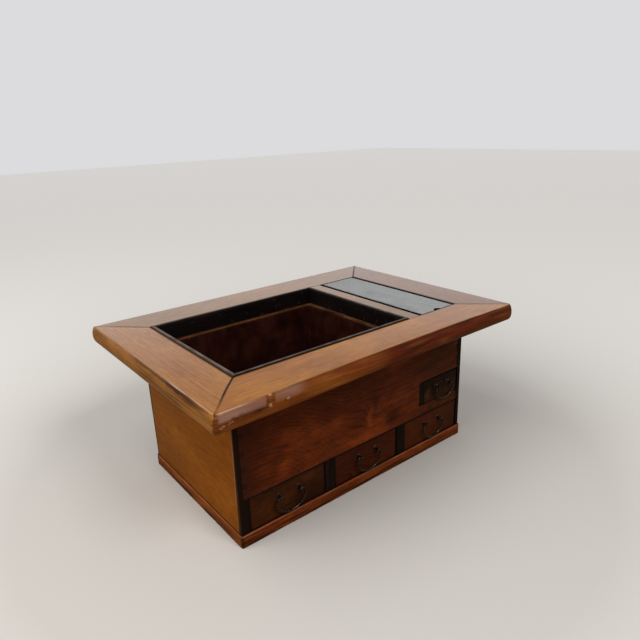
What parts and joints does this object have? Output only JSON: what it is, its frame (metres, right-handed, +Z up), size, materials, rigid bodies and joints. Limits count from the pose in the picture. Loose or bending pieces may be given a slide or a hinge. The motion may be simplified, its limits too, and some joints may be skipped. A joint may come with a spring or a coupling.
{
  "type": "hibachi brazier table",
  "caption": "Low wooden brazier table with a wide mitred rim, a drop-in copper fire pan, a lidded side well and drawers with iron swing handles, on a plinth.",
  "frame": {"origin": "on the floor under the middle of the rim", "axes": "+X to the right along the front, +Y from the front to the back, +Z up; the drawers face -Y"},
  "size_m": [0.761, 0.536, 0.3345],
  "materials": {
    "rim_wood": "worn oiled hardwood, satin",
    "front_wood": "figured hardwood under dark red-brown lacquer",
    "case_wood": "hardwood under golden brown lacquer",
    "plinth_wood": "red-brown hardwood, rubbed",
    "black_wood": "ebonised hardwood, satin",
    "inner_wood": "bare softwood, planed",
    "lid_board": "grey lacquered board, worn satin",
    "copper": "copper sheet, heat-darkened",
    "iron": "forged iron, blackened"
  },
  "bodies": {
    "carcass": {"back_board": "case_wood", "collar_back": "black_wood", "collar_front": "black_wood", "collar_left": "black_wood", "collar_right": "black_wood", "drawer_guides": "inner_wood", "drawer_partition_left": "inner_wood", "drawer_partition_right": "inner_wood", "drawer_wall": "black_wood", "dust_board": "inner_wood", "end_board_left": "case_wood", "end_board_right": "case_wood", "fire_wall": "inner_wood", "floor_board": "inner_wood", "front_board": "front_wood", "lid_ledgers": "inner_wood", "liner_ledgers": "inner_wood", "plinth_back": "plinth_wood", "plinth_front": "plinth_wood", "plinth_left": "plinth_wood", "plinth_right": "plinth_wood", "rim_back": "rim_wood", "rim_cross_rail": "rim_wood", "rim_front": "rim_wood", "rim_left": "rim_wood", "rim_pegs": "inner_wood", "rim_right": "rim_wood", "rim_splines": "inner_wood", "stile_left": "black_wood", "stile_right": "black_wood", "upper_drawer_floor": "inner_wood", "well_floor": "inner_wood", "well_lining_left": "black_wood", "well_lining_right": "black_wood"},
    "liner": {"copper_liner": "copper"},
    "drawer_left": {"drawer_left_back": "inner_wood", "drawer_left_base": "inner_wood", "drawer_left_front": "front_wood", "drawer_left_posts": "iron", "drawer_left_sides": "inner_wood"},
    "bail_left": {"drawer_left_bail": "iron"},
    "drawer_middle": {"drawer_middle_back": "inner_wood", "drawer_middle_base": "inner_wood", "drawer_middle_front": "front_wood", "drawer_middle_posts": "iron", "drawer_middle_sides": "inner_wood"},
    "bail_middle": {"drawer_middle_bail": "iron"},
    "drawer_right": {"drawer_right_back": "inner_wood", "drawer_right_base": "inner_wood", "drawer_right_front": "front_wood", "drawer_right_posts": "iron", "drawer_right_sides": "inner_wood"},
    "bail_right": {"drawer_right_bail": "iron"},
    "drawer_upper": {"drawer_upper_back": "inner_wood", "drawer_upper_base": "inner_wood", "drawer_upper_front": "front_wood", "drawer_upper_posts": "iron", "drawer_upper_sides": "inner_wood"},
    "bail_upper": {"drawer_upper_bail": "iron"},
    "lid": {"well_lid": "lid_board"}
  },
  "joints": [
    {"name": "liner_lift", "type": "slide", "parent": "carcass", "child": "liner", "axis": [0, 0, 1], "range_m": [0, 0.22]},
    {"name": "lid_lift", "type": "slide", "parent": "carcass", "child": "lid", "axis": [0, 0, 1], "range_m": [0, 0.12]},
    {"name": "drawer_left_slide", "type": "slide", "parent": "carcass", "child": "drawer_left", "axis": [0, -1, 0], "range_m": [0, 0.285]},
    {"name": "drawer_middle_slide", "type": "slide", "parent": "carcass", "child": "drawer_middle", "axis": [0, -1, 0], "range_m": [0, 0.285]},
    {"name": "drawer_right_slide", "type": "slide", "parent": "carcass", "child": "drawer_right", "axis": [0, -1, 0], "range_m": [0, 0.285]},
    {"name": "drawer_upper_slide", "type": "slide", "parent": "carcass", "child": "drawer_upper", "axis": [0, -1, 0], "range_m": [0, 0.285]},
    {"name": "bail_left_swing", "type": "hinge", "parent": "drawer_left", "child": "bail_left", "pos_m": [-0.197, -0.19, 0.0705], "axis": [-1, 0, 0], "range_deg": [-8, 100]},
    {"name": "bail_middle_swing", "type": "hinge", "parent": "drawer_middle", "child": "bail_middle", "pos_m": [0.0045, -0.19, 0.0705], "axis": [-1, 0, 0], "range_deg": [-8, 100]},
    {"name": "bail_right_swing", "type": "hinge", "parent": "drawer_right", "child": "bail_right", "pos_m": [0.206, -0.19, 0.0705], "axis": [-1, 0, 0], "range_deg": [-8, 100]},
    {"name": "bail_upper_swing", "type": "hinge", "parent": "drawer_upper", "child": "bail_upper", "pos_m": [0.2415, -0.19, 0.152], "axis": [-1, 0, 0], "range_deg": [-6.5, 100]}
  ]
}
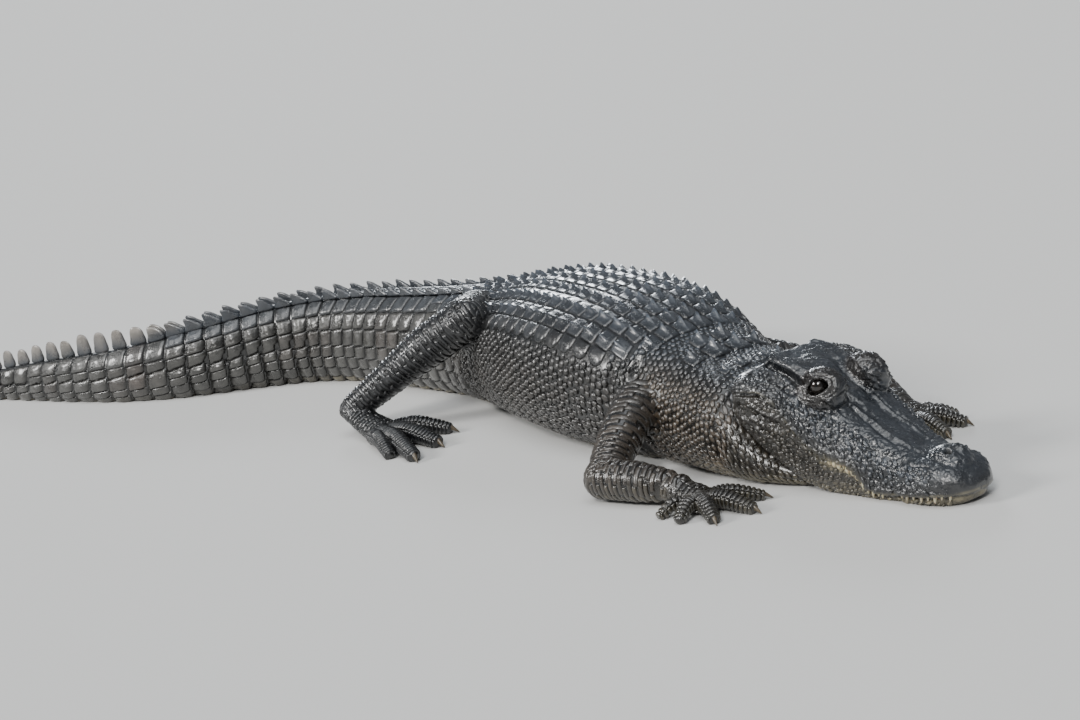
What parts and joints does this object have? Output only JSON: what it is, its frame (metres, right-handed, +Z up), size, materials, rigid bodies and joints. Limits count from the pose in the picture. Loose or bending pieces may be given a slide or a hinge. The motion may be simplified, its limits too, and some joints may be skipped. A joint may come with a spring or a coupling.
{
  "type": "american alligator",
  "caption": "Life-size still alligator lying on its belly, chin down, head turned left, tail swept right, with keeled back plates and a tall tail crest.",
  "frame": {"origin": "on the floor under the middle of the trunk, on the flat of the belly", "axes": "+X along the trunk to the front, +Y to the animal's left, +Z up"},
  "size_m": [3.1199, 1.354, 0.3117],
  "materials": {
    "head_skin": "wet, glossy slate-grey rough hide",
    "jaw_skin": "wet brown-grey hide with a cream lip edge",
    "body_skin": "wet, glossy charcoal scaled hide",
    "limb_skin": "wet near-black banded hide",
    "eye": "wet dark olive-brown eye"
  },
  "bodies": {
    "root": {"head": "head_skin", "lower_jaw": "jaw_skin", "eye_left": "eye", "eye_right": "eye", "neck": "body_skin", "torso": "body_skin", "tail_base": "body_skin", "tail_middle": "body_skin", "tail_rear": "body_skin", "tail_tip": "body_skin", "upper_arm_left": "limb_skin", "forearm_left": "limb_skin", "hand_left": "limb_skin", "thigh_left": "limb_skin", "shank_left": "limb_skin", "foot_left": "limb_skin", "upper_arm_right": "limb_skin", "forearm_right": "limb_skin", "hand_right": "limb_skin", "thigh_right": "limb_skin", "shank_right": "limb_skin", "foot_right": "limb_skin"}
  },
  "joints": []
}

▶ _Exercise_: Copy the material above, line for line.

▶ _Answer to this exercise_:
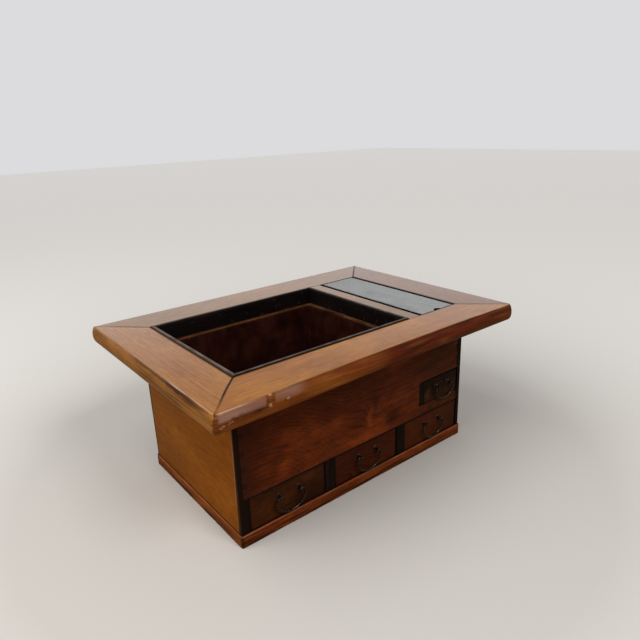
What parts and joints does this object have? Output only JSON: what it is, its frame (metres, right-handed, +Z up), size, materials, rigid bodies and joints. Limits count from the pose in the picture. Loose or bending pieces may be given a slide or a hinge. The motion may be simplified, its limits too, and some joints may be skipped. A joint may come with a spring or a coupling.
{
  "type": "hibachi brazier table",
  "caption": "Low wooden brazier table with a wide mitred rim, a drop-in copper fire pan, a lidded side well and drawers with iron swing handles, on a plinth.",
  "frame": {"origin": "on the floor under the middle of the rim", "axes": "+X to the right along the front, +Y from the front to the back, +Z up; the drawers face -Y"},
  "size_m": [0.761, 0.536, 0.3345],
  "materials": {
    "rim_wood": "worn oiled hardwood, satin",
    "front_wood": "figured hardwood under dark red-brown lacquer",
    "case_wood": "hardwood under golden brown lacquer",
    "plinth_wood": "red-brown hardwood, rubbed",
    "black_wood": "ebonised hardwood, satin",
    "inner_wood": "bare softwood, planed",
    "lid_board": "grey lacquered board, worn satin",
    "copper": "copper sheet, heat-darkened",
    "iron": "forged iron, blackened"
  },
  "bodies": {
    "carcass": {"back_board": "case_wood", "collar_back": "black_wood", "collar_front": "black_wood", "collar_left": "black_wood", "collar_right": "black_wood", "drawer_guides": "inner_wood", "drawer_partition_left": "inner_wood", "drawer_partition_right": "inner_wood", "drawer_wall": "black_wood", "dust_board": "inner_wood", "end_board_left": "case_wood", "end_board_right": "case_wood", "fire_wall": "inner_wood", "floor_board": "inner_wood", "front_board": "front_wood", "lid_ledgers": "inner_wood", "liner_ledgers": "inner_wood", "plinth_back": "plinth_wood", "plinth_front": "plinth_wood", "plinth_left": "plinth_wood", "plinth_right": "plinth_wood", "rim_back": "rim_wood", "rim_cross_rail": "rim_wood", "rim_front": "rim_wood", "rim_left": "rim_wood", "rim_pegs": "inner_wood", "rim_right": "rim_wood", "rim_splines": "inner_wood", "stile_left": "black_wood", "stile_right": "black_wood", "upper_drawer_floor": "inner_wood", "well_floor": "inner_wood", "well_lining_left": "black_wood", "well_lining_right": "black_wood"},
    "liner": {"copper_liner": "copper"},
    "drawer_left": {"drawer_left_back": "inner_wood", "drawer_left_base": "inner_wood", "drawer_left_front": "front_wood", "drawer_left_posts": "iron", "drawer_left_sides": "inner_wood"},
    "bail_left": {"drawer_left_bail": "iron"},
    "drawer_middle": {"drawer_middle_back": "inner_wood", "drawer_middle_base": "inner_wood", "drawer_middle_front": "front_wood", "drawer_middle_posts": "iron", "drawer_middle_sides": "inner_wood"},
    "bail_middle": {"drawer_middle_bail": "iron"},
    "drawer_right": {"drawer_right_back": "inner_wood", "drawer_right_base": "inner_wood", "drawer_right_front": "front_wood", "drawer_right_posts": "iron", "drawer_right_sides": "inner_wood"},
    "bail_right": {"drawer_right_bail": "iron"},
    "drawer_upper": {"drawer_upper_back": "inner_wood", "drawer_upper_base": "inner_wood", "drawer_upper_front": "front_wood", "drawer_upper_posts": "iron", "drawer_upper_sides": "inner_wood"},
    "bail_upper": {"drawer_upper_bail": "iron"},
    "lid": {"well_lid": "lid_board"}
  },
  "joints": [
    {"name": "liner_lift", "type": "slide", "parent": "carcass", "child": "liner", "axis": [0, 0, 1], "range_m": [0, 0.22]},
    {"name": "lid_lift", "type": "slide", "parent": "carcass", "child": "lid", "axis": [0, 0, 1], "range_m": [0, 0.12]},
    {"name": "drawer_left_slide", "type": "slide", "parent": "carcass", "child": "drawer_left", "axis": [0, -1, 0], "range_m": [0, 0.285]},
    {"name": "drawer_middle_slide", "type": "slide", "parent": "carcass", "child": "drawer_middle", "axis": [0, -1, 0], "range_m": [0, 0.285]},
    {"name": "drawer_right_slide", "type": "slide", "parent": "carcass", "child": "drawer_right", "axis": [0, -1, 0], "range_m": [0, 0.285]},
    {"name": "drawer_upper_slide", "type": "slide", "parent": "carcass", "child": "drawer_upper", "axis": [0, -1, 0], "range_m": [0, 0.285]},
    {"name": "bail_left_swing", "type": "hinge", "parent": "drawer_left", "child": "bail_left", "pos_m": [-0.197, -0.19, 0.0705], "axis": [-1, 0, 0], "range_deg": [-8, 100]},
    {"name": "bail_middle_swing", "type": "hinge", "parent": "drawer_middle", "child": "bail_middle", "pos_m": [0.0045, -0.19, 0.0705], "axis": [-1, 0, 0], "range_deg": [-8, 100]},
    {"name": "bail_right_swing", "type": "hinge", "parent": "drawer_right", "child": "bail_right", "pos_m": [0.206, -0.19, 0.0705], "axis": [-1, 0, 0], "range_deg": [-8, 100]},
    {"name": "bail_upper_swing", "type": "hinge", "parent": "drawer_upper", "child": "bail_upper", "pos_m": [0.2415, -0.19, 0.152], "axis": [-1, 0, 0], "range_deg": [-6.5, 100]}
  ]
}
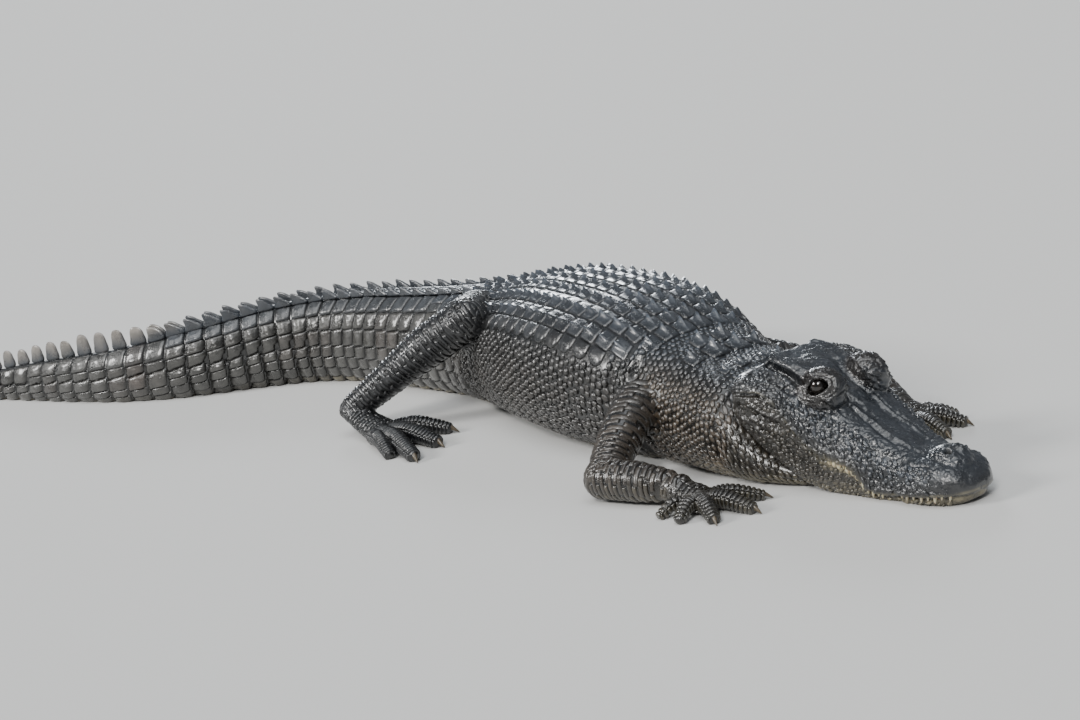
What parts and joints does this object have? Output only JSON: what it is, its frame (metres, right-handed, +Z up), size, materials, rigid bodies and joints. Limits count from the pose in the picture. Loose or bending pieces may be given a slide or a hinge. The motion may be simplified, its limits too, and some joints may be skipped. A joint may come with a spring or a coupling.
{
  "type": "american alligator",
  "caption": "Life-size still alligator lying on its belly, chin down, head turned left, tail swept right, with keeled back plates and a tall tail crest.",
  "frame": {"origin": "on the floor under the middle of the trunk, on the flat of the belly", "axes": "+X along the trunk to the front, +Y to the animal's left, +Z up"},
  "size_m": [3.1199, 1.354, 0.3117],
  "materials": {
    "head_skin": "wet, glossy slate-grey rough hide",
    "jaw_skin": "wet brown-grey hide with a cream lip edge",
    "body_skin": "wet, glossy charcoal scaled hide",
    "limb_skin": "wet near-black banded hide",
    "eye": "wet dark olive-brown eye"
  },
  "bodies": {
    "root": {"head": "head_skin", "lower_jaw": "jaw_skin", "eye_left": "eye", "eye_right": "eye", "neck": "body_skin", "torso": "body_skin", "tail_base": "body_skin", "tail_middle": "body_skin", "tail_rear": "body_skin", "tail_tip": "body_skin", "upper_arm_left": "limb_skin", "forearm_left": "limb_skin", "hand_left": "limb_skin", "thigh_left": "limb_skin", "shank_left": "limb_skin", "foot_left": "limb_skin", "upper_arm_right": "limb_skin", "forearm_right": "limb_skin", "hand_right": "limb_skin", "thigh_right": "limb_skin", "shank_right": "limb_skin", "foot_right": "limb_skin"}
  },
  "joints": []
}